Он боялся ее так, как можно бояться только человека.

Так он слонялся и раз набрел (у самого камина) на решение: ехать в Тифлис. Представить проект Паскевичу; пусть Паскевич будет директором.

Представить себе Ивана Федоровича, бравого, с колечками усиков, управляющим Мануфактурною Компанией было просто весело. Он уткнется в бумаги, закапризничает и бросит их Грибоедову:

— Александр Сергеевич, разберитесь.

И Александр Сергеевич тогда разберется.

— Мы еще, Сашка, попутешествуем. Тебе здесь не надоело?

И Сашка отвечал, неожиданно впопад:

— Погода очень хорошая, Александр Сергеевич. Теперь на Кавказе очень даже тепло, если только дождь не идет.

38

И вот в один прекрасный день получил он письмо от Настасьи Федоровны, маменьки.

«Мой любезный сын!

Не имею слов, чтобы тебя отблагодарить. Ты, мой друг, — единственный помощник своей матери. Как ты меня одолжил, что сразу же и послал четыре тысячи золотом, не то, вообрази, не знаю, как бы и справилась с этими кредиторами. Говорят, Иван Федоровичу дали миллион. Какое счастье! Я писала Елизе и поздравляла. Письма идут медленно, так что ответа до сей поры не получала.

Не оставляй, мой друг, Ивана Федоровича. Он при нынешних стесненных обстоятельствах большая для нас подпора. Дошло до меня и о ваших почестях, любезный сын, и сердце матери радовалось издали.

Дошло и о некоторых ваших литературных подвигах, но зачем нам говорить об увлечении молодости! Четыре тысячи я в ту же неделю отдала за долг Никите Ивановичу, не то срок закладной, и ваша мать осталась бы без крова! Надеюсь только на Бога и на вас, бесценный сын.

А. G.

Здесь, на Москве, очень удивляются, что до сей поры не слышно ничего о назначении твоем. Помни, сынок, что голы мы, как сосенки».

Грибоедов оглядел голую комнату.

— Прорва, — тихо сказал он и сжал зубы.

И, чтоб самому не подумать, что сказал это о матери, стал рыться в Сашкиных счетах.

Он закричал Сашке:

— Сашка, прорва. Ты меня до сумы доведешь. Ты знаешь, сколько ты за переезд, франт-собака, ухлопал!

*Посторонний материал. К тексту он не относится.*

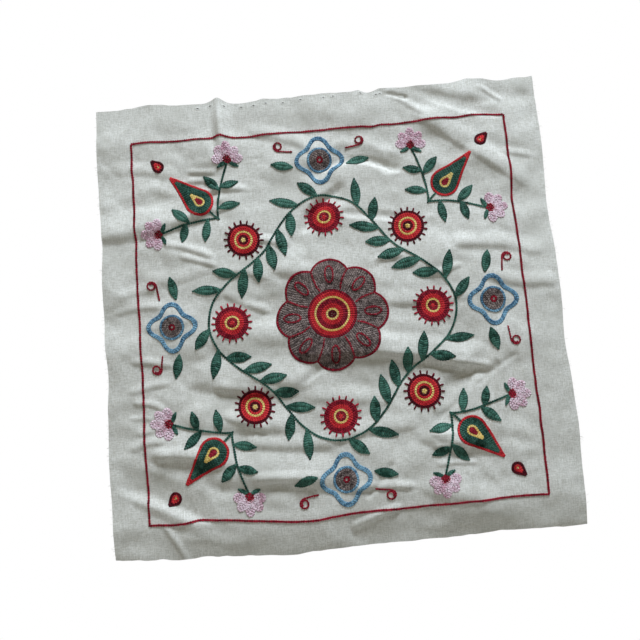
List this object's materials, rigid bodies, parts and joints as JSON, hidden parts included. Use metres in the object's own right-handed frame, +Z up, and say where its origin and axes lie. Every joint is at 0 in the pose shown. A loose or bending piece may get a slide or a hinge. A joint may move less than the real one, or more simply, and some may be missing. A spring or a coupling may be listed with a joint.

Кричал он совершенно голосом Настасьи Федоровны.

39

Нежданно-негаданно назавтра пришла записка от Нессельрода, краткая и крайне вежливая.

Грибоедов чрезвычайно медленно и вяло собирался к нему. Сидел без фрака в креслах, пил чай, прихлебывал и мирно говорил Сашке:

— Александр, ты как думаешь, можно здесь найти квартиру несколько пониже, хоть во втором жилье?

— Можно.

— А дешево, как думаешь?

— Можно и дешево.

— У тебя оба локтя продраны.

— Оба-с.

— Что ж ты другого казакина себе не сошьешь?

— Вы денег не давали-с.

— Зачем же ты мне не говорил? Вот тебе деньги; что останется, себе возьми, на орехи.

— Благодарим.

— А у тебя знакомых здесь нет, Александр?

Сашка подозревал хитрость.

— Нету-с знакомых. Ни одной.

— Вот как, ни одной. Напрасно, Александр. Заведи себе знакомых.

— У меня со второго этажа знакомые.

— Подай мне фрак. Орден.

Он долго вворачивал перед зеркалом золотой шпенек в черное сукно.

— Криво? — спросил он Сашку.

— Нет, прямо-с.

— Хорошо. Я пойду. Я дома, может быть, не скоро буду, так ты пообедай, квартиру запри и можешь идти со двора.

— Слушаю. К вечеру быть?

— Можешь к вечеру, можешь и раньше. Как хочешь, Александр.

Говорил он с Сашкой очень покорно и вежливо, точно это был не Сашка, а Бегичев.